Jugend und Politisierung (1854–1879)

Karl Kautsky wurde 1854 in Österreich als Sohn einer deutschen Mutter und eines tschechischen Vaters geboren. Seine Mutter Minna, geborene Jaich, arbeitete als Schauspielerin und Schriftstellerin; sein Vater, Jan Kautsky, war Theatermaler.

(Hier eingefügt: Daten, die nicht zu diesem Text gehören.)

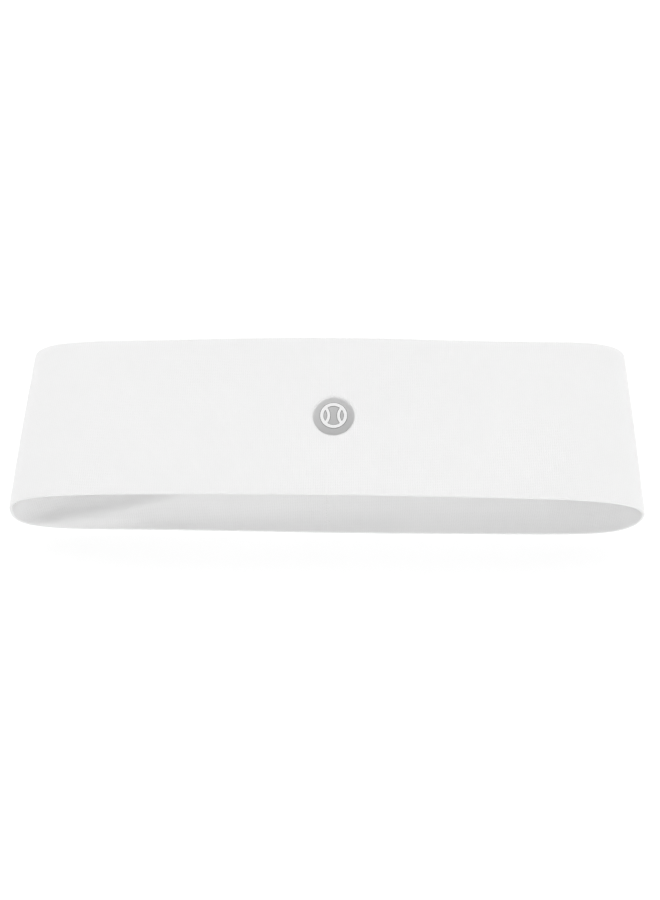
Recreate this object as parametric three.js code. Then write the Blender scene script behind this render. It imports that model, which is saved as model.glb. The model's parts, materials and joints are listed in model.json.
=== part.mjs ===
// Sports headband: a two-layer knitted loop, lying flattened on its back panel.
// Units are millimetres. X runs across the flattened loop, Y along the loop's axis
// (-Y = brow rim, +Y = crown rim), Z up. The origin is the centre of the footprint,
// on the surface the headband lies on.
//
// The loop is an outer knit and a lining knit, joined at both rims over a narrow
// elastic tape. A soft fold at each side turns the back panel into the front panel.

import * as THREE from 'three';

// ---- driving dimensions -------------------------------------------------------
const BAND_WIDTH = 64;          // rim to rim, along Y
const HALF_BROW = 122.3;        // half of the flattened width at the brow rim
const HALF_CROWN = 118.7;       // half of the flattened width at the crown rim
const LOOP_HEIGHT = 32;         // relaxed height of the flattened loop
const FRONT_SHIFT = 3;          // the front panel lies this much nearer the crown
const SHELL = 0.4;              // outer knit
const TAPE = 0.2;               // elastic tape in each rim
const LINING = 0.4;             // inner knit
const LAYER_GAP = 0.1;          // clearance between layers
const FOLD_GAP = 0.3;           // clearance between a panel and its fold
const FOLD_STEPS = 14;          // facets round each half-turn fold
const TAPE_WIDTH = 6;
const TAPE_INSET = 1.2;         // rim to the tape's edge
const THREAD = 0.35;            // sewing thread
const EMBLEM_D = 16;
const EMBLEM_T = 0.25;
const MARK_D = 10.4;
const MARK_T = 0.15;
const MARK_STROKE = 1.3;        // ring of the mark
const MARK_SEAM = 1.15;         // its two curved seams
const EMBLEM_X = 2.4;           // the emblem sits a little to one side of the middle
const EMBLEM_Y = 0.8;
const LABEL = { width: 14, length: 17, thick: 0.4 };

// ---- derived ------------------------------------------------------------------
const HALF_MID = (HALF_BROW + HALF_CROWN) / 2;
const TAPER = (HALF_BROW - HALF_CROWN) / BAND_WIDTH;   // change of half width per mm of Y
const FOLD_R = LOOP_HEIGHT / 2;
const FOLD_X = HALF_MID - FOLD_R;                      // where a panel ends and its fold begins
const HALF_BAND = BAND_WIDTH / 2;
const TAPE_OUT = SHELL + LAYER_GAP;                    // depth of the tape's outer face
const LINING_OUT = TAPE_OUT + TAPE + LAYER_GAP;        // depth of the lining's outer face
const STACK = LINING_OUT + LINING;                     // full thickness of the wall

// Loop coordinates to the shape at rest: the loop narrows towards the crown, and the
// front panel is displaced along Y from the back panel.
function settle(geometry) {
  const p = geometry.attributes.position;
  for (let i = 0; i < p.count; i++) {
    const x = p.getX(i), y = p.getY(i), z = p.getZ(i);
    const share = Math.max(-1, Math.min(1, x / FOLD_X));
    p.setXYZ(i, x - share * TAPER * y, y + FRONT_SHIFT * (z / LOOP_HEIGHT - 0.5), z);
  }
  geometry.computeVertexNormals();
  return geometry;
}

// A shape drawn in (x, z), given a length along Y from y0 to y1.
function alongBand(shape, y0, y1) {
  const g = new THREE.ExtrudeGeometry(shape, { depth: y1 - y0, bevelEnabled: false, curveSegments: 1 });
  g.rotateX(Math.PI / 2);            // shape y becomes z, depth runs to -Y
  g.translate(0, y1, 0);
  return settle(g);
}

// A shape drawn in (x, y), raised from z0 to z1.
function raised(shape, z0, z1, segments = 1) {
  const g = new THREE.ExtrudeGeometry(shape, { depth: z1 - z0, bevelEnabled: false, curveSegments: segments });
  g.translate(0, 0, z0);
  return settle(g);
}

// Points of one fold at a given depth below the outer face. side is -1 or 1.
function foldArc(side, depth) {
  const r = FOLD_R - depth, points = [];
  for (let i = 0; i <= FOLD_STEPS; i++) {
    const a = -Math.PI / 2 + Math.PI * i / FOLD_STEPS;
    points.push(new THREE.Vector2(side * (FOLD_X + r * Math.cos(a)), FOLD_R + r * Math.sin(a)));
  }
  return points;
}

function foldShape(side, d0, d1) {
  return new THREE.Shape([...foldArc(side, d0), ...foldArc(side, d1).reverse()]);
}

function loopOutline(depth) {
  return [...foldArc(1, depth), ...foldArc(-1, depth).reverse()];
}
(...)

1863 zog die Familie in die Hauptstadt Wien um, wo er in der Schule als „Mischling“ gebrandmarkt und sowohl von seinen Mitschülern, als auch vom Lehrpersonal rassisch diskriminiert wurde – in der politischen Mitte Österreichs war in der damaligen Zeit die Vorstellung verbreitet, dass die Slawen eine minderwertige „Rasse“ seien. Dies weckte in ihm, wie er später über sich selbst schreiben wird, tiefen Hass auf die Habsburgermonarchie. In der Folge, wurde die Unabhängigkeit Tschechiens und die Ausrufung der „böhmischen Republik“ das politische Ideal seiner Jugendzeit.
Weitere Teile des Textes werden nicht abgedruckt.